For the past 20 years women have not been allowed to ride bikes in North Korea.

Chinese media reported on Friday that the ban has been lifted. In 1996 the restriction was imposed after the daughter of high-ranking official General Oh Geuk Ryeol, was hit by a car and killed in Pyongyang. Upon hearing of the death of Oh Hye Young, a public decree was immediately announced by Kim Jong Il banning women from riding bicycles. While this was a country-wide ban, enforcement in rural areas lost steam despite temporary nationwide crackdowns.

Interestingly enough, under the decree, new bicycle lanes were also created and a bicycle registration system was imposed requiring a number to be displayed on registered bikes.
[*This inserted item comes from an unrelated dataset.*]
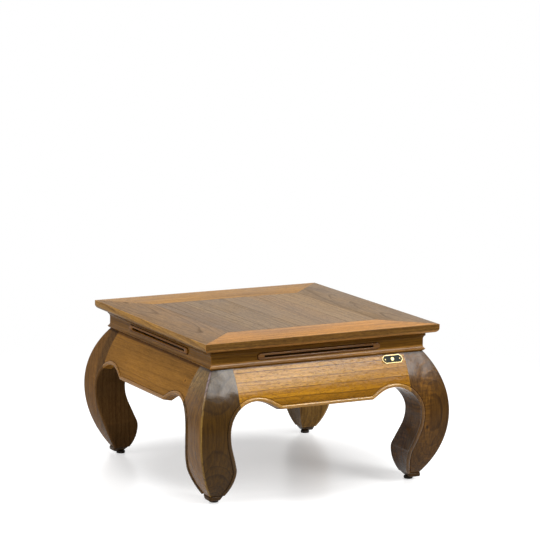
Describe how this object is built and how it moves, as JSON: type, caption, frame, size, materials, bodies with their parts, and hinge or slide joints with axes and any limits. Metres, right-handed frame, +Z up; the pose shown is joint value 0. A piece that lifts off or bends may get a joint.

Women who violated the rule in Pyongyang were fined 1000-5000 North Korean Won, ($8-$40) and repeat offenders risked having their bicycles confiscated.

“This August, approval for women to ride bicycles was handed down by the state.” was the statement from an unnamed source in North Pyongan Province. “People have welcomed it, saying that ‘penalties imposed by the father are being lifted by the son.’”

While this is the smallest of victories in a country that is known for its horrific oppression (to put it mildly), we’ll certainly chalk this up to good news.

Its a good day to ride and reflect and be oh so thankful for the new found freedom of our two-wheeled sisters.